Educated elites in Colombia can afford to care about the environment, anti-corruption, human rights, and hot button cultural issues – all of them legitimate concerns. In their view, however, the future is a natural, straight road to renewables and equality. But Colombia is not Switzerland and Latin America is not Western Europe. In a country where 42% of the population lives in poverty, children still die of malnutrition, and a 50-year-old armed conflict has no end in sight, the priority of most people here is survival, not personal freedoms. The truth is the majority poor who feel ignored don’t give a hoot about liberal democracy because they feel it doesn’t work for them.

Affluent Colombians argue that theirs is a country of strong institutions, that is part of the OECD now, and that it remains the second longest running democracy in the region, after Costa Rica. They also like to argue that Colombians have historically voted for reasonable, conservative politicians. That’s true, until it isn’t.

In fairness to Colombia’s upper class, political delusions that come with affluence have left many others unprepared. US coastal elites at one point could not fathom Donald Trump ever living in the White House. And in oil-rich Venezuela the well-off were blindsided by the arrival of the leftist paratrooper Hugo Chavez. Populist demagogues flourish in any society if enough people feel trampled on.

Fortunately, much has been achieved in the past 50 years in the Americas, but history is not a straight line to our personal version of utopia. Most of human history has been rough, extremely unfair and unequal which means our current circumstances are still an anomaly. For all its achievements, liberal democracy is still perilously fragile and, if we fail to carefully care for it, we are all just an election away from humility.

What I’m (Re) Reading 

An appropriate reading suggestion for this week is “The End of History and the Last Man” (Perennial, 2002) by Francis Fukuyama. It is now a much maligned, best-selling classic that I suspect few people have read cover to cover. Fewer still, have absorbed all its lessons.
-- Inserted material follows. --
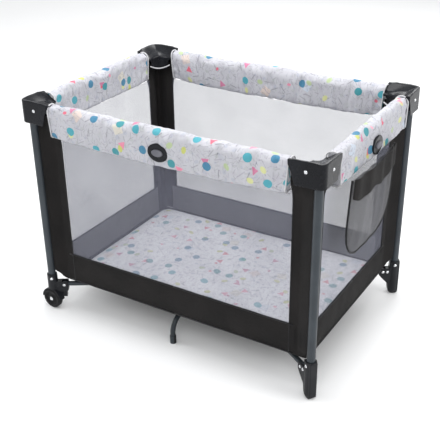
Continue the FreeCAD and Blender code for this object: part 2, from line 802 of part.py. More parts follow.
# Where each centre leg's pin is, and the turn of a leg made along +X. The two legs are side by
# side, so that they pass each other when they hang down.
CENTRE_LEGS = (
    ("front", "-size.centre_leg_offset", "-size.centre_leg_pivot", yaw("-90")),
    ("back", "size.centre_leg_offset", "size.centre_leg_pivot", yaw("90")),
)


def clevis(name, x, y, turn):
    """Two plates under the hub, with a pin hole. The tube leaves along +X."""
    half = f"({BASE_RADIUS} + 4)"
    bottom = f"size.base_height - {BASE_RADIUS} - 1"
    top = f"{HUB_TOP} - size.hub_plate / 2"
    outer = f"{SLOT_HALF} + size.ear_thickness"
    plates = [
        block(name + "_left", f"-{half}", half, SLOT_HALF, outer, bottom, top),
        block(name + "_right", f"-{half}", half, f"-({outer})", f"-{SLOT_HALF}", bottom, top),
    ]
    hole = cross_rod(name + "_hole", HOLE_RADIUS, f"4 * {ARM_HALF}", "0", "0", "size.base_height")
    return place(less(name, joined(name + "_plates", *plates), hole), x, y, "0", turn)


def hub():
    """The centre piece: a top plate, a middle with the handle's well, and six clevises that
    are open at the bottom, so that the tubes can hang down."""
    plate_bottom = f"{HUB_TOP} - size.hub_plate"
    plate = rod("hub_plate_disc", "size.hub_radius", "size.hub_plate", "0", "0", plate_bottom)
    barrel = rod("hub_barrel", "size.barrel_radius", "size.barrel_depth", "0", "0", HUB_BOTTOM)
    diagonal = clevis("hub_clevis", HUB_X, f"-{HUB_Y}", yaw(f"-{BASE_ANGLE}"))
    diagonal_left = mirror("hub_clevis_left", diagonal, SIDEWAYS)
    clevises = [diagonal, diagonal_left]
    clevises += [mirror(f"{c.Name}_back", c, BACKWARDS) for c in clevises]
    for side, x, y, turn in CENTRE_LEGS:
        clevises.append(clevis(f"hub_{side}_clevis", x, y, turn))
    solid = joined("hub_solid", plate, barrel, *clevises)
    well = rod(
        "hub_well",
        "size.handle_radius + size.hinge_clearance",
        "size.well_depth + 1",
        "0",
        "0",
        WELL_FLOOR,
    )
    bore = rod(
        "hub_bore",
        "size.handle_radius * 0.3 + size.pin_clearance",
        "size.barrel_depth",
        "0",
        "0",
        f"{HUB_BOTTOM} - 1",
    )
    body = less("hub_body", solid, well, bore)
    length = f"2 * {ARM_HALF}"
    pin = rod("hub_pin", "size.pin_radius", length, "0", f"-({length}) / 2", "0", ALONG_Y)
    pin_here = place(
        group("hub_pin_right", pin), HUB_X, f"-{HUB_Y}", "size.base_height", yaw(f"-{BASE_ANGLE}")
    )
    pin_left = mirror("hub_pin_left", pin_here, SIDEWAYS)
    pins = [pin_here, pin_left]
    pins += [mirror(f"{p.Name}_back", p, BACKWARDS) for p in pins]
    for side, x, y, turn in CENTRE_LEGS:
        start = f"{x} - {ARM_HALF}"
        pins.append(
            rod(f"hub_{side}_pin", "size.pin_radius", length, start, y, "size.base_height", ALONG_X)
        )
    return group("hub", body, *pins)


def hub_handle():
    """The turning handle in the hub's well, with a shaft through the hub and a retaining disc."""
    shaft_radius = "size.handle_radius * 0.3"
    disc = rod(
        "handle_disc",
        "size.handle_radius",
        "size.well_depth * 0.45",
        "0",
        "0",
        f"{WELL_FLOOR} + 0.3",
    )
    grip = block(
        "handle_grip",
        "-size.handle_radius * 0.85",
        "size.handle_radius * 0.85",
        "-size.handle_radius * 0.22",
        "size.handle_radius * 0.22",
        WELL_FLOOR + " + 1",
        f"{HUB_TOP} - 0.5",
    )
    below = f"{HUB_BOTTOM} - 4"
    shaft_length = f"{WELL_FLOOR} - {HUB_BOTTOM} + 5"
    shaft = rod("handle_shaft", shaft_radius, shaft_length, "0", "0", below)
    retainer = rod("handle_retainer", "size.handle_radius * 0.5", "3.7", "0", "0", below)
    return joined("hub_handle", disc, grip, shaft, retainer)


def centre_legs():
    """Two bent tubes from the hub to rubber tips near the front and back edges. The shape is
    made along +X and then turned."""
    bend = "size.centre_leg_bend"
    run = f"(size.centre_leg_reach - size.centre_leg_pivot - {bend})"
    straight = rod("centre_leg_straight", BASE_RADIUS, run, "0", "0", "size.base_height", ALONG_X)
    inside = rod(
        "centre_leg_inside",
        f"{BASE_RADIUS} - size.tube_wall",
        f"{run} - size.base_diameter",
        BASE_RADIUS,
        "0",
        "size.base_height",
        ALONG_X,
    )
    plug = ball("centre_leg_plug", BASE_RADIUS, "0", "0", "size.base_height")
    elbow = doc.addObject("Part::Torus", "centre_leg_elbow")
    elbow.setExpression("Radius1", bend)
    elbow.setExpression("Radius2", BASE_RADIUS)
    elbow.Angle3 = 90
    # the ring's quarter goes from straight up to straight out, round a centre below the run
    place(elbow, run, "0", f"size.base_height - {bend}", "rotation(vector(1; 0; 0); 90)")
    sole = "size.tip_wall * 1.5"
    drop = f"size.base_height - {bend} - {sole}"
    end = rod("centre_leg_end", BASE_RADIUS, drop, f"{run} + {bend}", "0", sole)
    hole = cross_rod(
        "centre_leg_hole", HOLE_RADIUS, "4 * size.base_diameter", "0", "0", "size.base_height"
    )
    solid = joined("centre_leg_solid", straight, plug, elbow, end)
    tube = less("centre_leg_tube", solid, inside, hole)
    tip_outside = rod(
        "tip_outside",
        f"{BASE_RADIUS} + size.tip_wall",
        "size.tip_height",
        f"{run} + {bend}",
        "0",
        "0",
    )
    tip_bore = rod(
        "tip_bore",
        f"{BASE_RADIUS} + size.pin_clearance",
        "size.tip_height",
        f"{run} + {bend}",
        "0",
        sole,
    )
    tip = less("centre_leg_tip", tip_outside, tip_bore)
    for side, x, y, turn in CENTRE_LEGS:
        leg = group(f"centre_leg_{side}", tube, tip)
        node(f"centre_leg_{side}", place(leg, x, y, "0", turn))


# ------------------------------------------------------------------ soft pieces


def rail_cover(name, run_end, sag, x, y, turn):
    """Half of a padded cover, along +X from the middle of its rail to a cap. It is hollow for
    the rail, and clear of the latch."""
    start = "size.fabric_clearance"
    bottom = "-size.cover_bottom"
    low = f"{bottom} - ({sag})"
    corners = (
        (start, low),
        (f"({run_end}) * 0.35", low),
        (f"({run_end}) * 0.75", bottom),
        (run_end, bottom),
        (run_end, "size.cover_top"),
        (start, "size.cover_top"),
    )
    padding = outline_pad(
        name + "_padding",
        "XZ_Plane",
        corners,
        "size.cover_thickness",
        True,
        lies_along_sides,
        "size.cover_rounding",
    )
    tunnel = rod(
        name + "_tunnel",
        f"{RAIL_RADIUS} + size.fabric_clearance",
        f"{run_end} + 2",
        "0",
        "0",
        "0",
        ALONG_X,
    )
    latch_space = latch_solid(name + "_latch_space", "size.fabric_clearance")
    return place(less(name, padding, tunnel, latch_space), x, y, RAIL_HEIGHT, turn)


def rail_covers():
    end_x = f"({HALF_X} - size.cap_reach - 2 * size.fabric_clearance)"
    long_cover = rail_cover(
        "cover_long", end_x, "size.cover_sag", "0", f"-{HALF_Y}", UPRIGHT
    )
    four_corners("rail_cover", long_cover)
    end_y = f"({HALF_Y} - size.cap_reach - 2 * size.fabric_clearance)"
    # made along +X and turned to run from the middle of the right end to its front
    short_cover = rail_cover("cover_short", end_y, "0", HALF_X, "0", yaw("-90"))
    four_end_halves("rail_cover", mirror_outward("cover_short_out", short_cover))


def mirror_outward(name, source):
    """The same piece with its front turned from -X to +X, about the right end's rail."""
    image = doc.addObject("Part::Mirroring", name)
    image.Source = source
    image.Normal = SIDEWAYS
    image.setExpression("Base.x", HALF_X)
    return image


def side_sheets(name, near, far, z_low, z_high):
    """One upright sheet along the front and one along the right end, which start and end at
    these distances from the leg's axis."""
    gap = "size.fabric_clearance / 2"
    along_x = block(
        name + "_front",
        f"{HALF_X} - {far}" if far else gap,
        f"{HALF_X} - {near}",
        f"-{HALF_Y} + {FABRIC_OUT}",
        f"-{HALF_Y} + {FABRIC_IN}",
        z_low,
        z_high,
    )
    along_y = block(
        name + "_end",
        f"{HALF_X} - {FABRIC_IN}",
        f"{HALF_X} - {FABRIC_OUT}",
        f"-{HALF_Y} + {near} + size.fabric_thickness + {gap}",
        f"-{HALF_Y} + {far}" if far else f"-{gap}",
        z_low,
        z_high,
    )
    return [along_x, along_y]


def dark_fabric():
    """A corner's dark fabric: the strips behind the leg, the lower border, and a quarter of
    the floor, as separate solids."""
    under_cap = f"{CAP_BOTTOM} - size.fabric_clearance"
    strips = side_sheets("strip", FABRIC_OUT, "size.strip_reach", "size.border_top", under_cap)
    borders = side_sheets("border", FABRIC_OUT, None, "size.border_bottom", "size.border_top")
    gap = "size.fabric_clearance / 2"
    floor = block(
        "floor_quarter",
        gap,
        f"{HALF_X} - {FABRIC_IN} - {gap}",
        f"-{HALF_Y} + {FABRIC_IN} + {gap}",
        f"-{gap}",
        FLOOR_BOTTOM,
        FLOOR_TOP,
    )
    return group("dark_fabric", *strips, *borders, floor)


def mesh_panels():
    """A corner's halves of the front panel and of the end panel."""
    near = "(size.strip_reach + size.fabric_clearance)"
    bottom = "size.border_top + size.fabric_clearance"
    return group("mesh", *side_sheets("mesh", near, None, bottom, RAIL_HEIGHT))


def mattress():
    half_x = f"({HALF_X} - {FABRIC_IN} - size.mattress_margin)"
    half_y = f"({HALF_Y} - {FABRIC_IN} - size.mattress_margin)"
    signs = ((-1, -1), (1, -1), (1, 1), (-1, 1))
    corners = [(f"{i} * {half_x}", f"{j} * {half_y}") for i, j in signs]
    pad = outline_pad(
        "mattress_pad",
        "XY_Plane",
        corners,
        "size.mattress_thickness",
        False,
        is_upright,
        "size.mattress_corner",
    )
    return place(pad, "0", "0", f"{FLOOR_TOP} + size.fabric_clearance")


def pocket():
    """An open bag that hangs outside the right end, under the rail cover."""
    back = f"{HALF_X} + size.cover_thickness / 2 + 4"
    face = f"{back} + size.pocket_depth"
    mouth = f"({RAIL_HEIGHT} - size.cover_bottom - size.pocket_gap)"
    bottom = f"({mouth} - size.pocket_height)"
    outside = block(
        "pocket_outside",
        back,
        face,
        "size.pocket_front",
        "size.pocket_back",
        bottom,
        mouth,
    )
    inside = block(
        "pocket_inside",
        f"{back} + size.pocket_wall",
        f"{face} - size.pocket_wall",
        "size.pocket_front + size.pocket_wall",
        "size.pocket_back - size.pocket_wall",
        f"{bottom} + size.pocket_wall",
        f"{mouth} + 1",
    )
    return less("pocket", outside, inside)


# ------------------------------------------------------------------ the whole object

right_leg = leg_tube("leg_tube_right", 1, "size.foot_sole")
left_leg = leg_tube("leg_tube_left", -1, WHEEL_LEG_END)
front_and_back("leg_tube", right_leg, "_right")
front_and_back("leg_tube", left_leg, "_left")
four_corners("corner_cap", corner_cap())
front_and_back("foot", foot(), "_right")
front_and_back("wheel_bracket", wheel_bracket(), "_left")
front_and_back("wheel", wheel(), "_left")
front_and_back("rivets", corner_pins("rivets_right", 1, FOOT_HEADING), "_right")
front_and_back("rivets", corner_pins("rivets_left", -1, BRACKET_HEADING), "_left")
rails()
rail_covers()
latches()
base_tubes()
node("hub", hub())
node("hub_handle", hub_handle())
centre_legs()
four_corners("dark_fabric", dark_fabric())
four_corners("mesh", mesh_panels())
node("mattress", mattress())
node("pocket", pocket())
doc.recompute()

# ------------------------------------------------------------------ checks and files

for thing in doc.Objects:
    if "Invalid" in thing.State or "Error" in thing.State:
        raise RuntimeError(f"{thing.Name} failed: {thing.State}")
for name, thing in nodes.items():
    if thing.Shape.isNull() or not thing.Shape.isValid() or not thing.Shape.Solids:
        raise RuntimeError(f"{name} has no valid shape")

os.makedirs("parts", exist_ok=True)
for name, thing in nodes.items():
    thing.Shape.exportStep(os.path.join("parts", name + ".step"))
print(len(nodes), "nodes written")
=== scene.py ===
import json
import math

import bmesh
import bpy
import numpy as np
from mathutils import Matrix, Vector


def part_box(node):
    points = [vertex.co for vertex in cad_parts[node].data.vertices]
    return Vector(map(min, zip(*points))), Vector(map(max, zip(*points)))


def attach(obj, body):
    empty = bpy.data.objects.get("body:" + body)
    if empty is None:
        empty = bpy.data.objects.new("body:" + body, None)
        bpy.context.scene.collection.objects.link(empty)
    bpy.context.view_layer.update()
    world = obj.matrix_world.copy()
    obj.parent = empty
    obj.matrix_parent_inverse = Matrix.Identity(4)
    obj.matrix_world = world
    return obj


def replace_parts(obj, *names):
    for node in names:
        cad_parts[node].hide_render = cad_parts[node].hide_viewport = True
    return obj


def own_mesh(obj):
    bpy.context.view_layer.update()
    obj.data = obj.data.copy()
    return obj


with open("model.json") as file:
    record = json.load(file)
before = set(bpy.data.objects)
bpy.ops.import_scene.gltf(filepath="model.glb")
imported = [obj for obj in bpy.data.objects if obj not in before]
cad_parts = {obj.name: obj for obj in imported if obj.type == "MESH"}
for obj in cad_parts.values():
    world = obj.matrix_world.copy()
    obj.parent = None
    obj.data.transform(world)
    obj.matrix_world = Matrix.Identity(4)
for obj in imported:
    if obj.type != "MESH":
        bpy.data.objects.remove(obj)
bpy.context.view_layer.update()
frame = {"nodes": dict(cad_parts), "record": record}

# The looks of a folding playpen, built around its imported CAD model. Metres, Z up. The front is
# -Y and the right end, with the storage pocket, is +X.

# ------------------------------------------------------------------ places read from the frame


def middle(node):
    low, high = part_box(node)
    return (low + high) / 2


LEG_X, LEG_Y = (abs(v) for v in middle("leg_tube_front_right")[:2])
RAIL_Z = middle("rail_front_right").z
CAP_LOW, CAP_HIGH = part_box("corner_cap_front_right")
FABRIC_X = abs(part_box("mesh_front_right")[1].x) - 0.001
FABRIC_Y = abs(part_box("mesh_front_right")[0].y) - 0.001
BORDER_LOW = 0.112
BORDER_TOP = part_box("mesh_front_right")[0].z
PAD_LOW, PAD_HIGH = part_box("mattress")
STRIP_REACH = LEG_X - 0.391
LEG_LOW, LEG_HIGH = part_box("leg_tube_front_right")
LEG_RADIUS = (LEG_HIGH.x - LEG_LOW.x) / 2

SIDES = {"front": -1, "back": 1, "left": -1, "right": 1}
HALVES = {
    "front": ("right", "left"),
    "back": ("right", "left"),
    "right": ("front", "back"),
    "left": ("front", "back"),
}
# each corner's name, and the signs of its x and y
CORNERS = [
    (f"{y_side}_{x_side}", SIDES[x_side], SIDES[y_side])
    for y_side in ("front", "back")
    for x_side in ("right", "left")
]

# ------------------------------------------------------------------ node trees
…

Fukuyama gets flack because he was a neoconservative (a bad word these days) and because he argues that liberal democracy is the most advanced form of political organization, after which there is little left to innovate. But he gets a lot right, especially when he pinpoints what can make liberal democracy unviable (read chapter 20). This includes: the character of a country as well as the ethnic and racial makeup, religion, inequality, and an unhealthy civil society. He also alerts us to how inequality, and religious or political fanaticism threaten to bring the whole liberal democratic edifice tumbling down. We are seeing much of that now in rich and poor countries alike.

But there are two more points the book makes that merit mention: 1) Even in strong middle class societies some form of inequality will always prevail because of culture and nature itself (we all have unequal talents and different habits), and 2) “no socioeconomic system is able to satisfy all men in all places. This includes liberal democracy.” Democracy pushes us to seek more rights, and equal recognition for all, but there’s a limit to how equal we can be, and this can become a seed of discontent that unscrupulous demagogues can exploit. Remember: this guy is an optimist who argues that democracy is the most perfect form of social organization.

Personally, I don’t agree with all of the book’s arguments, but it has become a source of reference for me because in many ways it is deeply realistic and honest and helps ground my political worldview. The book refers to the Middle East and Latin America as examples of regions where, because of their social structure, liberal democracy will struggle to sink its roots. As Fukuyama saw it, the biggest future threat to democracy was not outright dictatorship, but a populism that will “wear the clothing of liberalism while changing its meaning from within.”